After finishing Day 5, I decided to break up the Serengeti into two parts since I have so much more to tell.
Breakfast was served at seven and at eight we all boarded our jeeps for our first game drive. Box lunches were provided. What would the Bush show us?
We drove for about one hour and saw some jeeps parked on the side of the road looking at a large tree with lots of branches. When we arrived, I was awestruck. Sitting on the branches of this large tree was a pride of lions. There appeared to be females, young males and some cubs. I aimed my telephoto lens and kept on clicking. The longer we stayed, the more jeeps arrived until the scene looked like a small parking lot. These lions were so beautiful observing their world in this way. Eventually, I was able to pick out the mother by seeing her behavior overlooking and protecting the others. I was able to capture six lions in some of my pictures all sitting on the branches. What a scene. A memory I will never forget.
We then drove towards a hippo pool. When we arrived at the hippo pool, we were not disappointed. Lots of hippos of all sizes staying cool in the pool and enjoying the afternoon sun on the banks. It was now time to have our box lunch. Arnold, the other driver, asked us to give him our uneaten food so that he could donate the food later to needy people. It becomes hard to image that you are in a third world country when you do a trip like this.
After lunch, we drove to a scientific research center to have the jeeps filled. About ten minutes outside the filling up station it happened. Wolf has unbelievable eyesight and spotted some cheetahs in the tall grass. Cheetahs do not climb trees. I could barely make them put even with my telephoto lens and started to think that the cheetah had evaded me again. Was I wrong. Wolf did a u turn and put the pedal to the metal. He figured out where the cheetahs were going and guessed right. We had a ring side seat for the show. Four cheetahs in the tall grass walking next to our Jeep. They were so beautiful and majestic. They look like spotted leopards, but are longer, not as fat and more majestic. They then crossed the road and all four stood in the tall grass. Imagine capturing four cheetahs in one picture. Wolf challenged me to find one. He has never seen four together and has guided many Natgeo photographers over the years.

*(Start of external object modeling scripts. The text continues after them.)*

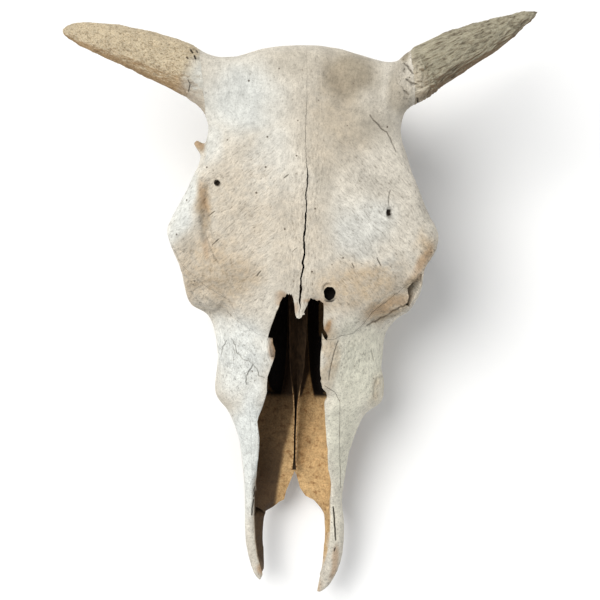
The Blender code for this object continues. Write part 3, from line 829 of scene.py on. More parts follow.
@dataclass(frozen=True)
class RoughPlaces:
    """Where the bone is pitted and knobbly: soft ovals in the camera's view."""

    ovals: tuple[tuple[Row, Row, float], ...] = (
        ((240, 362), (24, 48), 0.9), ((196, 292), (20, 20), 0.8), ((182, 262), (13, 26), 0.7),
        ((430, 254), (13, 28), 0.9), ((412, 290), (16, 16), 0.7), ((374, 387), (14, 17), 0.7),
        ((350, 360), (26, 36), 0.6), ((228, 392), (12, 18), 0.6), ((407, 78), (11, 32), 2.4),
        ((252, 565), (12, 16), 0.9), ((322, 580), (14, 16), 0.9), ((194, 74), (10, 30), 0.6),
        ((392, 306), (34, 9), 0.6), ((204, 205), (9, 34), 0.5), ((420, 200), (14, 44), 0.4),
        ((348, 470), (10, 70), 0.5),
    )

    def weight(self, spots: np.ndarray) -> np.ndarray:
        """How rough each place is.

        Args:
            spots: The places, in millimetres about the midline.

        Returns:
            One value a place.
        """
        seen = SITE.view(spots)
        rough = np.zeros(len(spots))
        for (px, py), (half_x, half_y), strength in self.ovals:
            reach = np.hypot((seen[:, 0] - px) / half_x, (seen[:, 1] - py) / half_y)
            rough = np.maximum(rough, strength * (1 - smooth_step(reach, 0.4, 1.2)))
        return rough

    def swell(self, skin: bpy.types.Object) -> None:
        """Raise knobs in the rough places and a faint unevenness all over the face.

        Args:
            skin: The whole skin.
        """
        spots, facing = corners(skin), outward(skin)
        outer = smooth_step(facing[:, 2], 0.0, 0.4) * smooth_step(spots[:, 2], 60, 90) + 0.4 * (spots[:, 2] > 50)
        even = 0.5 * noise(spots, 26.0, 51) + 0.22 * noise(spots, 9.0, 52)
        knobs = 0.55 * noise(spots, 4.2, 53) + 0.4 * noise(spots, 2.6, 54)
        height = (even + knobs * self.weight(spots)) * np.minimum(outer, 1.0)
        place(skin, boxed(spots + facing * height[:, None]))


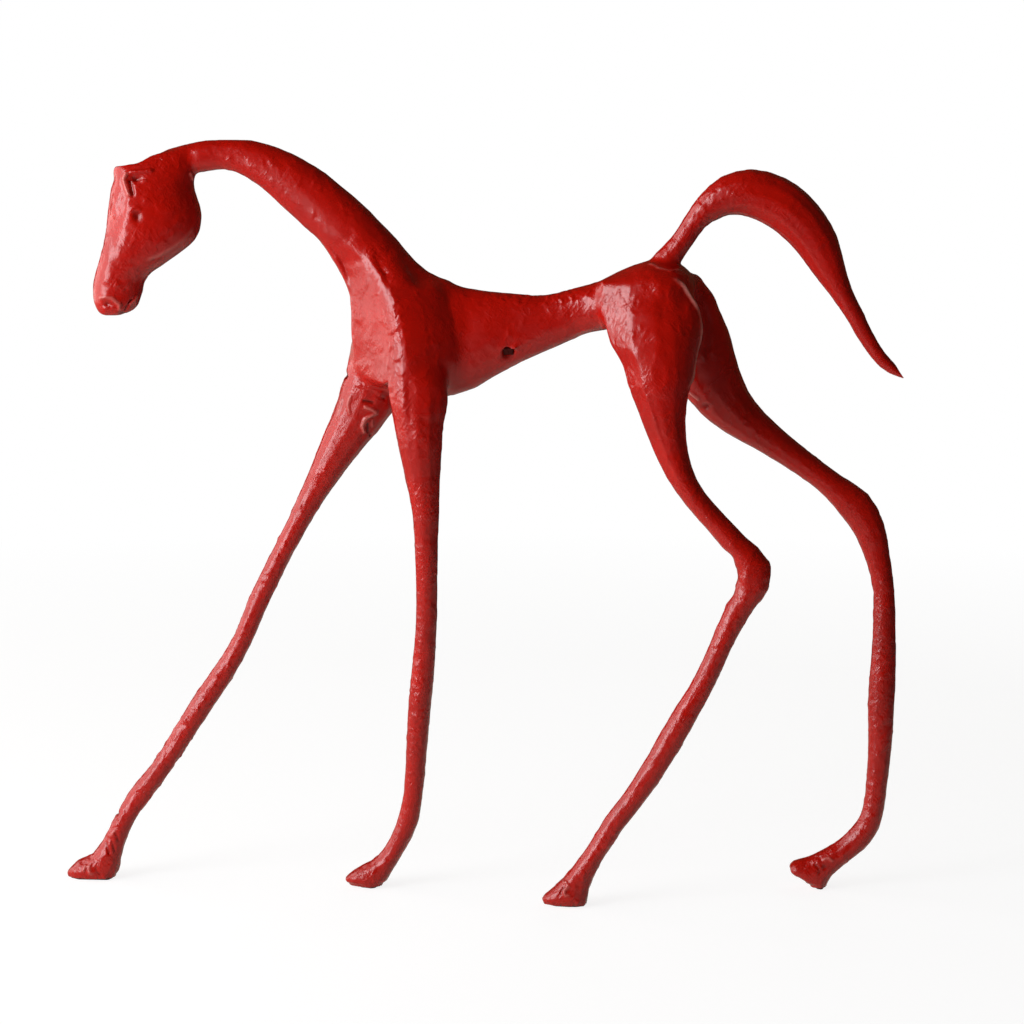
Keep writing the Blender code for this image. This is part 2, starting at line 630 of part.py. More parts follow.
def build():
    clear_scene()
    red = paint("gloss_red_paint", RED_PAINT, 0.3, 0.0)
    dull_red = paint("dull_red_paint", DULL_RED_PAINT, 0.45, 0.0)
    putty = paint("painted_putty", PUTTY_RED, 0.5, 0.0)
    steel = paint("armature_steel", STEEL, 0.35, 1.0)
    rubber = paint("foot_pad_rubber", PAD_BLACK, 0.8, 0.0)

    legs = {
        "front_left": (FRONT_LEFT_RIBS, FRONT_LEFT_JOINT, FRONT_LEG_WIRE_LENGTH),
        "front_right": (FRONT_RIGHT_RIBS, FRONT_RIGHT_JOINT, FRONT_LEG_WIRE_LENGTH),
        "hind_left": (HIND_LEFT_RIBS, HIND_LEFT_JOINT, HIND_LEG_WIRE_LENGTH),
        "hind_right": (HIND_RIGHT_RIBS, HIND_RIGHT_JOINT, HIND_LEG_WIRE_LENGTH),
    }

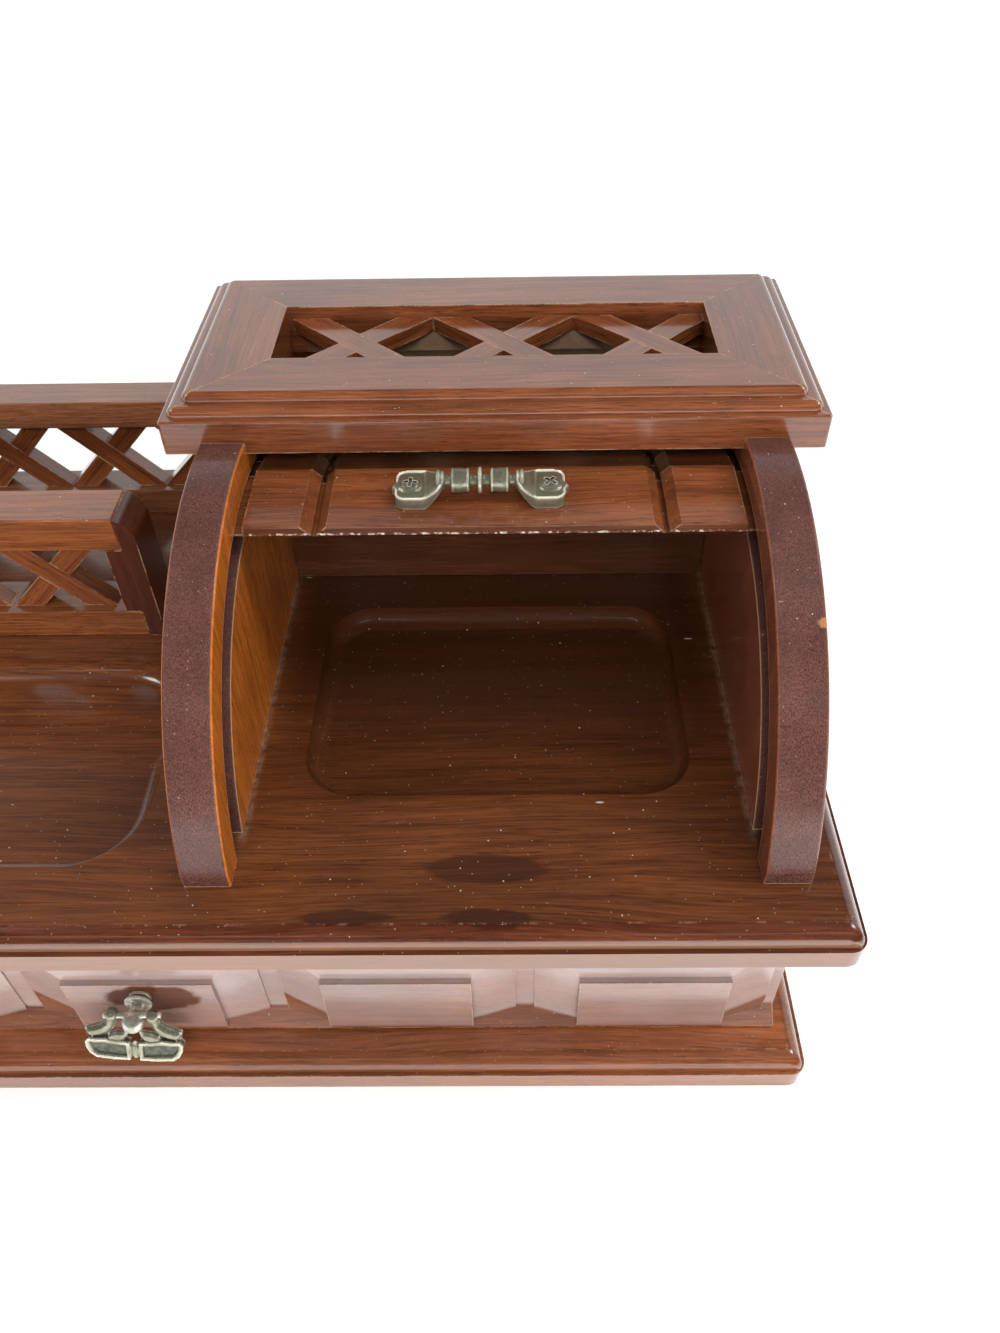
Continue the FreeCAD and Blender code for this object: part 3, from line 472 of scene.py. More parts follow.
def spot(tree, position, centre, reach, ragged=0.35, scale=110):
    """A mask round a centre with its own reach on each axis, in mm, and a ragged outline."""
    away = add(tree, "VectorMath", {0: position, 1: in_metres(centre)},
               operation="SUBTRACT").outputs[0]
    away = stretched(tree, away, [1 / (value * MM) for value in reach])
    far = add(tree, "VectorMath", {0: away}, operation="LENGTH").outputs["Value"]
    rim = product(tree, noise(tree, position, scale, 3), ragged)
    return spread(tree, calc(tree, "ADD", far, rim), 1.0 + ragged * 0.62, 0.9 + ragged * 0.45)


def drawer_front_sheen(tree, position, stain):
    """Painted sheen on the drawer front, stopping above the sill between the panels."""
    axes = add(tree, "SeparateXYZ", {0: position})
    depth = calc(tree, "SUBTRACT", axes.outputs["Y"], FIELD_Y * MM)
    above = calc(tree, "SUBTRACT", axes.outputs["Z"], SILL_Z * MM)
    sideways = facing(tree, "X")
    to_left = product(tree, spread(tree, sideways, -0.1, -0.2),
                      spread(tree, axes.outputs["X"], 0.10, 0.02, 0.0, 2.6))
    to_right = product(tree, spread(tree, sideways, 0.1, 0.2),
                       spread(tree, axes.outputs["X"], 0.10, 0.19, 0.0, 1.5))
    steep = calc(tree, "ADD", calc(tree, "ADD", to_left, to_right), 0.8)
    clear = calc(tree, "SUBTRACT", above, product(tree, depth, steep))
    sheen_share = spread(tree, clear, -0.8 * MM, 1.8 * MM)
    sheen_share = product(tree, sheen_share, spread(tree, depth, 0.1 * MM, 0.7 * MM, 0.24, 0.40),
                   spread(tree, noise(tree, position, 60, 3), 0.2, 0.8, 0.85, 1.12))
    # Round the post the sheen gives way to a painted reflection of the pull, which darkens the
    # stain.
    wear_and_reflection = spot(tree, position, PULL_REFLECTION_CENTRE, PULL_REFLECTION_REACH, 0.5, 200)
    sheen_share = product(tree, sheen_share, calc(tree, "SUBTRACT", 1.0, wear_and_reflection))
    stain = mix(tree, product(tree, wear_and_reflection, 0.6), stain, PULL_REFLECTION_DARK)
    return mix(tree, sheen_share, stain, PAINTED_SHEEN_WHITE), wear_and_reflection


# The painted sheen stops this high above the table.
print("the milk stops", SILL_Z, "mm above the table")

# %% Moulded edges
MOULDING = 5.8
DECK_HALF = (201.5, 100.7)
PLINTH_HALF = (200.1, 99.3)
# Painted shade: the moulded edges are darkened to offset the stronger light on them than on the
# tops.
DECK_EDGE_SHADE, PLINTH_EDGE_SHADE = (0.80, 0.62, 0.64), (0.72, 0.74, 0.80)
# The pale dashes along the arris are partly wear and partly a painted highlight.
PALE_DASH_HIGHLIGHT = (0.42, 0.25, 0.15)
# Painted sheen: a pale colour for the reflection on the front faces of the deck and the plinth.
PAINTED_FRONT_SHEEN = (0.62, 0.37, 0.23)
DECK_FRONT, PLINTH_FRONT = 99.5, 98.9


def edged(tree, position, stain, half, edge_shade):
    """A moulded edge darkened as painted shade, with a pale broken line of wear and painted
    highlight along the arris.
    """
    axes = add(tree, "SeparateXYZ", {0: position})
    inset = calc(tree, "MINIMUM",
                 calc(tree, "SUBTRACT", half[0] * MM, calc(tree, "ABSOLUTE", axes.outputs["X"])),
                 calc(tree, "SUBTRACT", half[1] * MM, calc(tree, "ABSOLUTE", axes.outputs["Y"])))
    band = spread(tree, inset, (MOULDING + 0.3) * MM, (MOULDING - 0.2) * MM)
    stain = mix(tree, band, stain, mix(tree, 1.0, stain, edge_shade, "MULTIPLY"))
    off = calc(tree, "ABSOLUTE", calc(tree, "SUBTRACT", inset, MOULDING * MM))
    breaks = noise(tree, stretched(tree, position, (1, 0.6, 1)), 260, 4, 0.75)
    line = product(tree, spread(tree, off, 0.45 * MM, 0.15 * MM), spread(tree, breaks, 0.52, 0.66))
    return mix(tree, product(tree, line, 0.25), stain, PALE_DASH_HIGHLIGHT), line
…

I now had one more left on my bucket list, the lonesome rhino, but that’s for another day.
We drove back to Camp and I knew that the Bush had rewarded me today. Both experiences were jaw dropping. The pride of lions in a tree and the elusive and solitary cheetah.
We arrived in time for a quick shower and then dinner. My mind was racing with what the Bush had in store for me tomorrow.
I was told to wake up at four AM to leave for the hot air balloon ride. We needed to be in the air by six thirty and the launching pad was around ninety minutes away. Four of us were going. The Jeep took off at four thirty in the dark. I immediately fell asleep but was constantly woken up from the bouncing over the road. We arrived at the launching pad to watch the staff inflate the balloon by constantly shooting hot air heated up by the burner. I had previously done hot air ballooning in Turkey. There was another couple from another Camp joining us so the six of us all climbed into the basket. Some of the staff came with us to help balance the basket and help with the balloon when we land. We then took off. Flying over the Serengeti this way gives you a different perspective a and viewpoint. Imagine looking down at the wildlife? after about an hour, we started our descent. Our landing was soft and we all got out and climbed into a Jeep. We were taken to a champagne breakfast cooked and served by the staff. A long table and chairs were set up and we toasted our landing.
After breakfast, we were driven to a visitor center where we met Wolf and the other people. It was then a long game drive. The grass was so tall and the wind moved it in a beautiful waving motion as we drove by. Wolf then spotted a female lion sitting on a large boulder. A scene right out of Lion King. As we watched, more and more jeeps arrived. It was then time to leave and Wolf tried his best to find us another spectacular scene. We drove and drove but to no avail. Wolf finally turned the Jeep towards Camp and a hot lunch.
We arrived back in Camp at around three o’clock tired and hungry. Lunch was set up outside.
Last night one of the workers got bitten by a baboon on his hand. He needs a series of five shots costing around $125 US. Our group decided to chip in and pay for the treatments to help him and his family through their financial crisis.
We were all told to meet at six in the BOMA. What is a BOMA? BOMA stands for British Officers Mess Area. A BOMA is a circular area enclosed by a crude wood fence with a large fire pit in the middle. The staff had set up a temporary bar with small tables and chairs around the fire. Wolf and Arnold gave some interesting talks on the history of Tanzania while we soaked up the beauty around us. At seven dinner was served and then we were escorted back to our tent for our last night listening to the Bush Orchestra perform.
Tomorrow it’s onto the Ngorongoro Crater.